------ Provided data ------

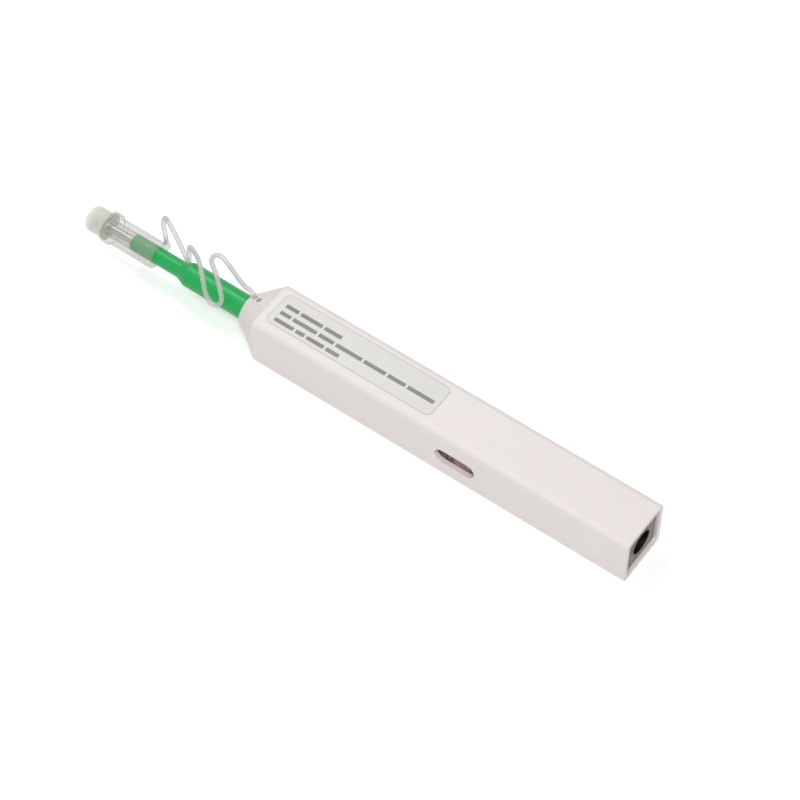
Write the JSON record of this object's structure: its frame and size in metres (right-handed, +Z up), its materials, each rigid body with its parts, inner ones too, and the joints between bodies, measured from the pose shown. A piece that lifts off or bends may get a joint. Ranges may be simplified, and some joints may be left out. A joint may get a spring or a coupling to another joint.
{
  "type": "fibre connector cleaning pen",
  "caption": "Push-type cleaner for fibre optic connectors: square casing, sliding green nose with a turning tip, and a tethered translucent guide cap with a flip lid.",
  "frame": {"origin": "centre of the pen's overall length and width, on the surface it lies on", "axes": "+X along the pen towards the casing's rear, +Y towards the side away from the window, +Z up through the labelled face"},
  "size_m": [0.194, 0.0209, 0.0181],
  "materials": {
    "casing_white": "moulded, satin",
    "label_grey": "laminated label",
    "print_dark": "printed",
    "plate_grey": "moulded, matte",
    "screw_black": "blackened",
    "chassis_grey": "moulded, matte",
    "steel": "ground",
    "reel_grey": "moulded",
    "thread_pink": "wound microfibre",
    "thread_white": "twisted microfibre",
    "nose_green": "moulded, glossy",
    "slide_white": "moulded acetal",
    "spring_steel": "drawn wire",
    "cap_clear": "moulded, translucent",
    "strap_clear": "extruded, translucent"
  },
  "bodies": {
    "casing": {"casing": "casing_white", "label": "label_grey", "label_print": "print_dark", "end_plate": "plate_grey", "end_screw": "screw_black", "chassis": "chassis_grey", "chassis_cover": "chassis_grey", "cover_screw_1": "steel", "cover_screw_2": "steel", "cover_screw_3": "steel", "cover_screw_4": "steel", "cover_screw_5": "steel", "supply_axle": "steel", "takeup_axle": "steel", "cam_pin": "steel", "ratchet_leaf": "spring_steel", "brake_washer": "slide_white", "return_spring": "spring_steel", "strap_rear": "strap_clear"},
    "nose": {"nose_tube": "nose_green", "carriage": "slide_white", "strap_front": "strap_clear"},
    "rotor": {"rotor": "slide_white", "tip_tube": "steel", "tip_spring": "spring_steel"},
    "tip": {"tip_head": "slide_white", "cleaning_strand": "thread_white"},
    "pinion": {"drive_pinion": "slide_white"},
    "takeup": {"takeup_reel": "reel_grey", "takeup_thread": "thread_pink"},
    "supply": {"supply_reel": "reel_grey", "supply_thread": "thread_pink"},
    "cap": {"guide_cap": "cap_clear"},
    "lid": {"cap_lid": "cap_clear"}
  },
  "joints": [
    {"name": "nose_push", "type": "slide", "parent": "casing", "child": "nose", "axis": [1, 0, 0], "range_m": [0, 0.008], "stiffness_N_per_m": 200, "springref_m": -0.003, "deforming": ["return_spring", "strap_rear"]},
    {"name": "tip_turn", "type": "hinge", "parent": "nose", "child": "rotor", "pos_m": [-0.02, 0, 0.009], "axis": [1, 0, 0], "range_deg": [0, 180]},
    {"name": "tip_press", "type": "slide", "parent": "rotor", "child": "tip", "axis": [1, 0, 0], "range_m": [0, 0.0006], "stiffness_N_per_m": 100, "springref_m": -0.0006, "deforming": ["tip_spring"]},
    {"name": "pinion_turn", "type": "hinge", "parent": "casing", "child": "pinion", "pos_m": [0.024, 0, 0], "axis": [0, 0, 1], "range_deg": [-92, 0]},
    {"name": "takeup_turn", "type": "hinge", "parent": "casing", "child": "takeup", "pos_m": [0.024, 0, 0], "axis": [0, 0, 1], "range_deg": [-92, 0]},
    {"name": "supply_turn", "type": "hinge", "parent": "casing", "child": "supply", "pos_m": [0.0402, 0, 0], "axis": [0, 0, 1], "range_deg": [-63, 0]},
    {"name": "cap_pull", "type": "slide", "parent": "nose", "child": "cap", "axis": [-1, 0, 0], "range_m": [0, 0.022], "deforming": ["strap_front"]},
    {"name": "lid_open", "type": "hinge", "parent": "cap", "child": "lid", "pos_m": [-0.0904, 0.0049, 0.009], "axis": [0, 0, -1], "range_deg": [0, 135]}
  ],
  "couplings": [
    {"joint": "tip_turn", "follows": "nose_push", "rad_per_m": 392.69},
    {"joint": "pinion_turn", "follows": "nose_push", "rad_per_m": -200},
    {"joint": "takeup_turn", "follows": "nose_push", "rad_per_m": -200},
    {"joint": "supply_turn", "follows": "nose_push", "rad_per_m": -135.5}
  ]
}
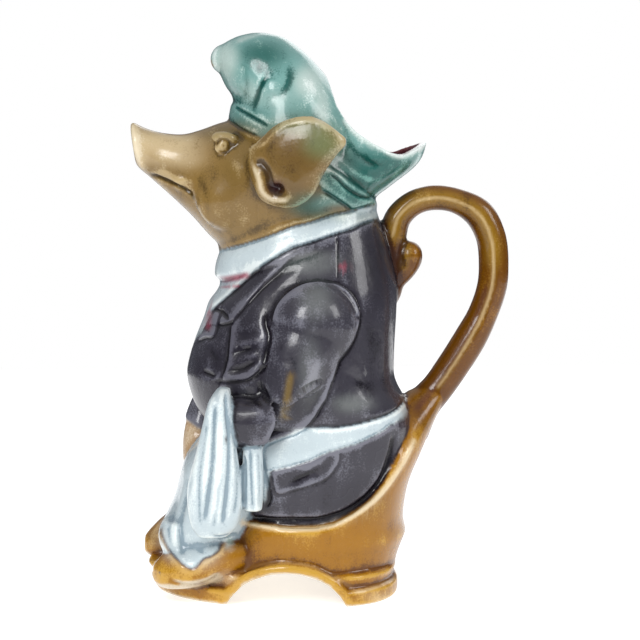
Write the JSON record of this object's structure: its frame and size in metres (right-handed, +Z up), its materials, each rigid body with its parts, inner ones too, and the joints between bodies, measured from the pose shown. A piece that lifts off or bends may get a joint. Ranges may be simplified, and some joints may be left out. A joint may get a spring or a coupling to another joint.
{
  "type": "figural pitcher",
  "caption": "Glazed earthenware pitcher shaped as a seated pig in hat, jacket and apron, with a scroll handle behind and a pouring opening at the back of the hat",
  "frame": {"origin": "centre of the pitcher's plan at the height of the floor it stands on", "axes": "+Z up; the pig faces -X and the handle is at +X; the pig's left side, with the napkin, is at -Y"},
  "size_m": [0.17, 0.1102, 0.2496],
  "materials": {
    "glazed_earthenware": "glossy coloured glazes, amber, aubergine, teal, ochre and blue-white"
  },
  "bodies": {
    "root": {"pitcher": "glazed_earthenware"}
  },
  "joints": []
}
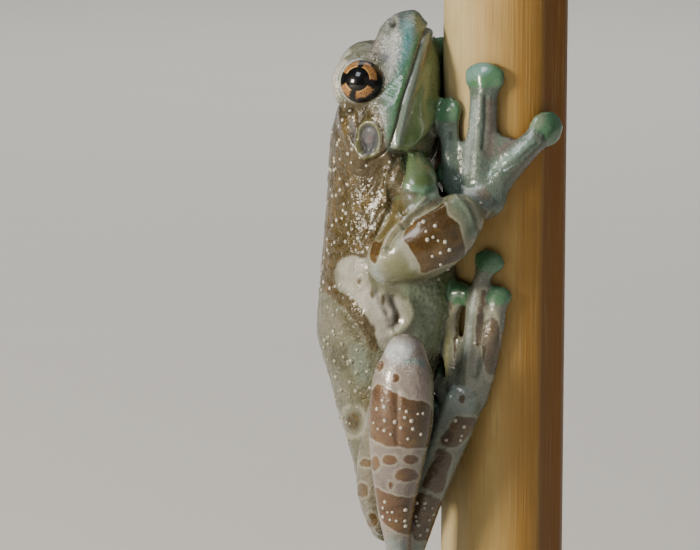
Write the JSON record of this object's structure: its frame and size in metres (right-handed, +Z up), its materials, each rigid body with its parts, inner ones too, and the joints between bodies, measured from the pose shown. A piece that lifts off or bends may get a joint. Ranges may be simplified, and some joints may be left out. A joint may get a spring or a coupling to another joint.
{
  "type": "amazon milk frog model",
  "caption": "Life-size still model of an amazon milk frog clinging head up to a cut length of bamboo, held by a short rod on a round flat display base.",
  "frame": {"origin": "centre of the display base's underside", "axes": "+Z up along the bamboo toward the frog's snout, -X out of the frog's back, -Y out of the frog's right side"},
  "size_m": [0.076, 0.076, 0.122],
  "materials": {
    "base_wood": "dark, satin varnish",
    "rod_steel": "fine brushed",
    "bamboo": "smooth dry bamboo skin",
    "skin_head": "moist, glossy skin",
    "skin_trunk": "moist, finely granular skin",
    "skin_limb": "moist, glossy skin",
    "skin_grip": "moist, glossy skin",
    "eye": "clear and wet"
  },
  "bodies": {
    "root": {"stand_base": "base_wood", "stand_rod": "rod_steel", "perch_bamboo": "bamboo", "head": "skin_head", "torso": "skin_trunk", "eye_right": "eye", "eye_left": "eye", "upper_arm_right": "skin_limb", "upper_arm_left": "skin_limb", "forearm_right": "skin_limb", "forearm_left": "skin_limb", "hand_right": "skin_grip", "hand_left": "skin_grip", "thigh_right": "skin_limb", "thigh_left": "skin_limb", "shank_right": "skin_limb", "shank_left": "skin_limb", "foot_right": "skin_grip", "foot_left": "skin_grip"}
  },
  "joints": []
}
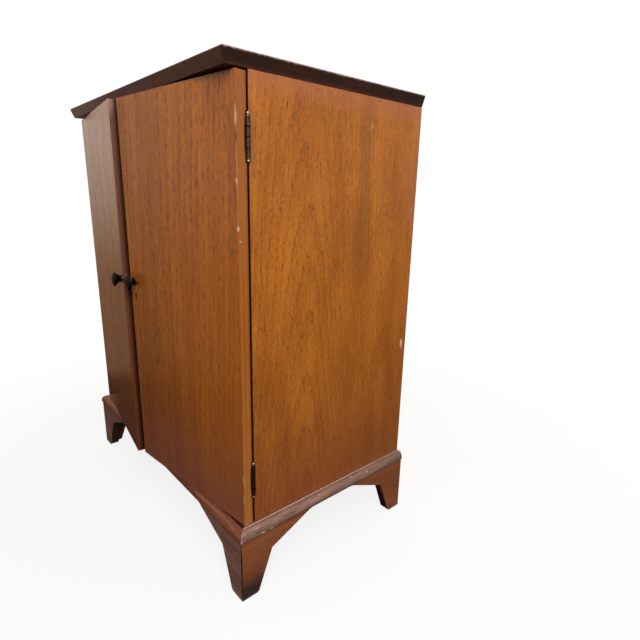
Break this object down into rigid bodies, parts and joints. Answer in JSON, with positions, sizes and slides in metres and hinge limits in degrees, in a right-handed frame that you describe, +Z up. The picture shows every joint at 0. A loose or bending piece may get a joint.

------

Aim →
Quote the listing in full, please, keeping every line exact.

Solved problem →
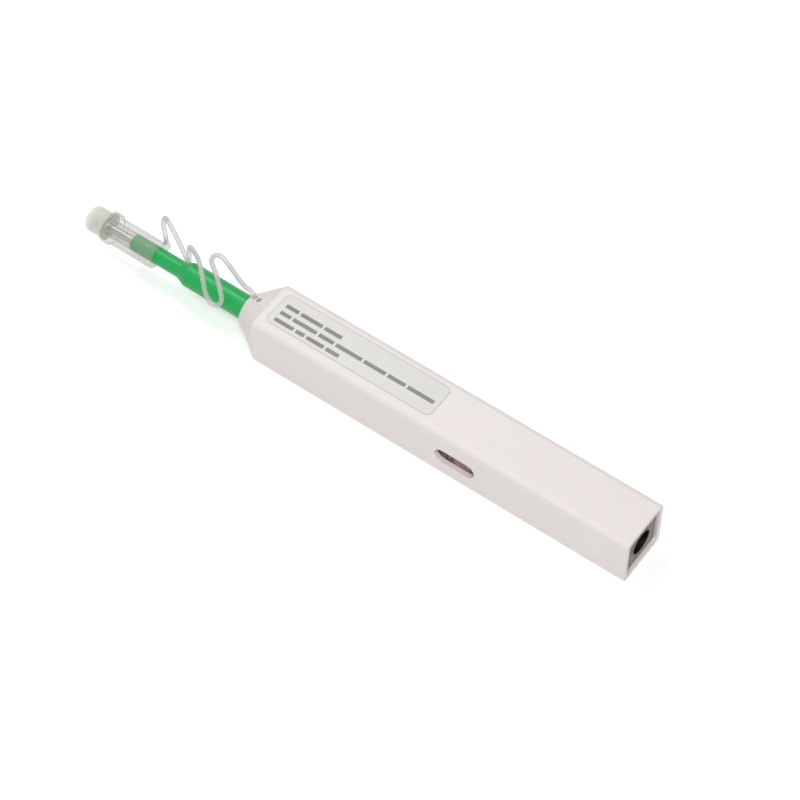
Write the JSON record of this object's structure: its frame and size in metres (right-handed, +Z up), its materials, each rigid body with its parts, inner ones too, and the joints between bodies, measured from the pose shown. A piece that lifts off or bends may get a joint. Ranges may be simplified, and some joints may be left out. A joint may get a spring or a coupling to another joint.
{
  "type": "fibre connector cleaning pen",
  "caption": "Push-type cleaner for fibre optic connectors: square casing, sliding green nose with a turning tip, and a tethered translucent guide cap with a flip lid.",
  "frame": {"origin": "centre of the pen's overall length and width, on the surface it lies on", "axes": "+X along the pen towards the casing's rear, +Y towards the side away from the window, +Z up through the labelled face"},
  "size_m": [0.194, 0.0209, 0.0181],
  "materials": {
    "casing_white": "moulded, satin",
    "label_grey": "laminated label",
    "print_dark": "printed",
    "plate_grey": "moulded, matte",
    "screw_black": "blackened",
    "chassis_grey": "moulded, matte",
    "steel": "ground",
    "reel_grey": "moulded",
    "thread_pink": "wound microfibre",
    "thread_white": "twisted microfibre",
    "nose_green": "moulded, glossy",
    "slide_white": "moulded acetal",
    "spring_steel": "drawn wire",
    "cap_clear": "moulded, translucent",
    "strap_clear": "extruded, translucent"
  },
  "bodies": {
    "casing": {"casing": "casing_white", "label": "label_grey", "label_print": "print_dark", "end_plate": "plate_grey", "end_screw": "screw_black", "chassis": "chassis_grey", "chassis_cover": "chassis_grey", "cover_screw_1": "steel", "cover_screw_2": "steel", "cover_screw_3": "steel", "cover_screw_4": "steel", "cover_screw_5": "steel", "supply_axle": "steel", "takeup_axle": "steel", "cam_pin": "steel", "ratchet_leaf": "spring_steel", "brake_washer": "slide_white", "return_spring": "spring_steel", "strap_rear": "strap_clear"},
    "nose": {"nose_tube": "nose_green", "carriage": "slide_white", "strap_front": "strap_clear"},
    "rotor": {"rotor": "slide_white", "tip_tube": "steel", "tip_spring": "spring_steel"},
    "tip": {"tip_head": "slide_white", "cleaning_strand": "thread_white"},
    "pinion": {"drive_pinion": "slide_white"},
    "takeup": {"takeup_reel": "reel_grey", "takeup_thread": "thread_pink"},
    "supply": {"supply_reel": "reel_grey", "supply_thread": "thread_pink"},
    "cap": {"guide_cap": "cap_clear"},
    "lid": {"cap_lid": "cap_clear"}
  },
  "joints": [
    {"name": "nose_push", "type": "slide", "parent": "casing", "child": "nose", "axis": [1, 0, 0], "range_m": [0, 0.008], "stiffness_N_per_m": 200, "springref_m": -0.003, "deforming": ["return_spring", "strap_rear"]},
    {"name": "tip_turn", "type": "hinge", "parent": "nose", "child": "rotor", "pos_m": [-0.02, 0, 0.009], "axis": [1, 0, 0], "range_deg": [0, 180]},
    {"name": "tip_press", "type": "slide", "parent": "rotor", "child": "tip", "axis": [1, 0, 0], "range_m": [0, 0.0006], "stiffness_N_per_m": 100, "springref_m": -0.0006, "deforming": ["tip_spring"]},
    {"name": "pinion_turn", "type": "hinge", "parent": "casing", "child": "pinion", "pos_m": [0.024, 0, 0], "axis": [0, 0, 1], "range_deg": [-92, 0]},
    {"name": "takeup_turn", "type": "hinge", "parent": "casing", "child": "takeup", "pos_m": [0.024, 0, 0], "axis": [0, 0, 1], "range_deg": [-92, 0]},
    {"name": "supply_turn", "type": "hinge", "parent": "casing", "child": "supply", "pos_m": [0.0402, 0, 0], "axis": [0, 0, 1], "range_deg": [-63, 0]},
    {"name": "cap_pull", "type": "slide", "parent": "nose", "child": "cap", "axis": [-1, 0, 0], "range_m": [0, 0.022], "deforming": ["strap_front"]},
    {"name": "lid_open", "type": "hinge", "parent": "cap", "child": "lid", "pos_m": [-0.0904, 0.0049, 0.009], "axis": [0, 0, -1], "range_deg": [0, 135]}
  ],
  "couplings": [
    {"joint": "tip_turn", "follows": "nose_push", "rad_per_m": 392.69},
    {"joint": "pinion_turn", "follows": "nose_push", "rad_per_m": -200},
    {"joint": "takeup_turn", "follows": "nose_push", "rad_per_m": -200},
    {"joint": "supply_turn", "follows": "nose_push", "rad_per_m": -135.5}
  ]
}
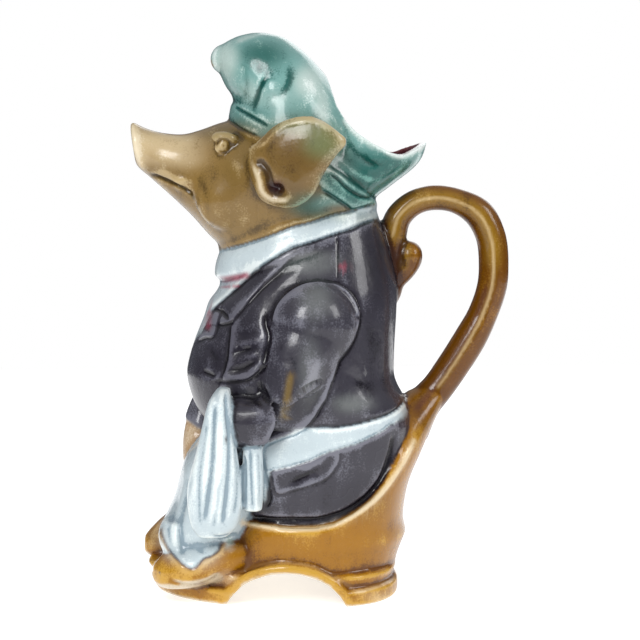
Write the JSON record of this object's structure: its frame and size in metres (right-handed, +Z up), its materials, each rigid body with its parts, inner ones too, and the joints between bodies, measured from the pose shown. A piece that lifts off or bends may get a joint. Ranges may be simplified, and some joints may be left out. A joint may get a spring or a coupling to another joint.
{
  "type": "figural pitcher",
  "caption": "Glazed earthenware pitcher shaped as a seated pig in hat, jacket and apron, with a scroll handle behind and a pouring opening at the back of the hat",
  "frame": {"origin": "centre of the pitcher's plan at the height of the floor it stands on", "axes": "+Z up; the pig faces -X and the handle is at +X; the pig's left side, with the napkin, is at -Y"},
  "size_m": [0.17, 0.1102, 0.2496],
  "materials": {
    "glazed_earthenware": "glossy coloured glazes, amber, aubergine, teal, ochre and blue-white"
  },
  "bodies": {
    "root": {"pitcher": "glazed_earthenware"}
  },
  "joints": []
}
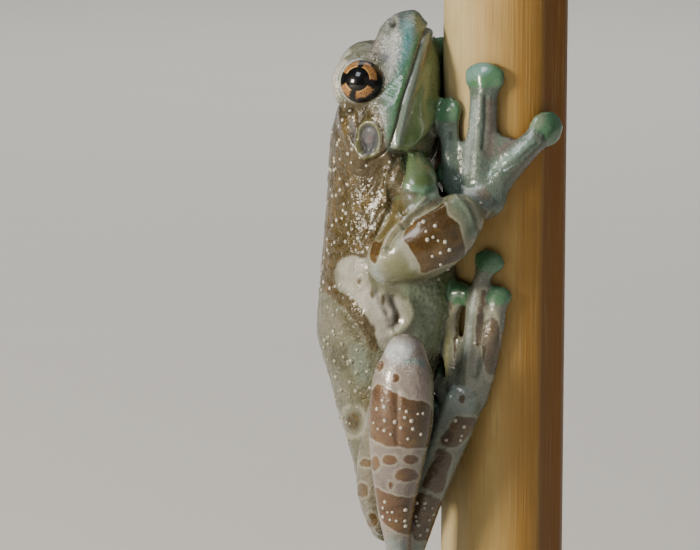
Write the JSON record of this object's structure: its frame and size in metres (right-handed, +Z up), its materials, each rigid body with its parts, inner ones too, and the joints between bodies, measured from the pose shown. A piece that lifts off or bends may get a joint. Ranges may be simplified, and some joints may be left out. A joint may get a spring or a coupling to another joint.
{
  "type": "amazon milk frog model",
  "caption": "Life-size still model of an amazon milk frog clinging head up to a cut length of bamboo, held by a short rod on a round flat display base.",
  "frame": {"origin": "centre of the display base's underside", "axes": "+Z up along the bamboo toward the frog's snout, -X out of the frog's back, -Y out of the frog's right side"},
  "size_m": [0.076, 0.076, 0.122],
  "materials": {
    "base_wood": "dark, satin varnish",
    "rod_steel": "fine brushed",
    "bamboo": "smooth dry bamboo skin",
    "skin_head": "moist, glossy skin",
    "skin_trunk": "moist, finely granular skin",
    "skin_limb": "moist, glossy skin",
    "skin_grip": "moist, glossy skin",
    "eye": "clear and wet"
  },
  "bodies": {
    "root": {"stand_base": "base_wood", "stand_rod": "rod_steel", "perch_bamboo": "bamboo", "head": "skin_head", "torso": "skin_trunk", "eye_right": "eye", "eye_left": "eye", "upper_arm_right": "skin_limb", "upper_arm_left": "skin_limb", "forearm_right": "skin_limb", "forearm_left": "skin_limb", "hand_right": "skin_grip", "hand_left": "skin_grip", "thigh_right": "skin_limb", "thigh_left": "skin_limb", "shank_right": "skin_limb", "shank_left": "skin_limb", "foot_right": "skin_grip", "foot_left": "skin_grip"}
  },
  "joints": []
}
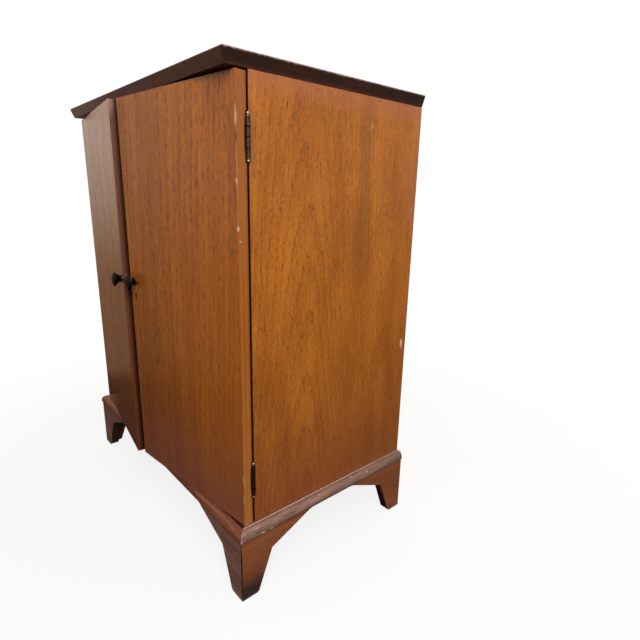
Break this object down into rigid bodies, parts and joints. Answer in JSON, with positions, sizes and slides in metres and hinge limits in degrees, in a right-handed frame that you describe, +Z up. The picture shows every joint at 0. A loose or bending piece may get a joint.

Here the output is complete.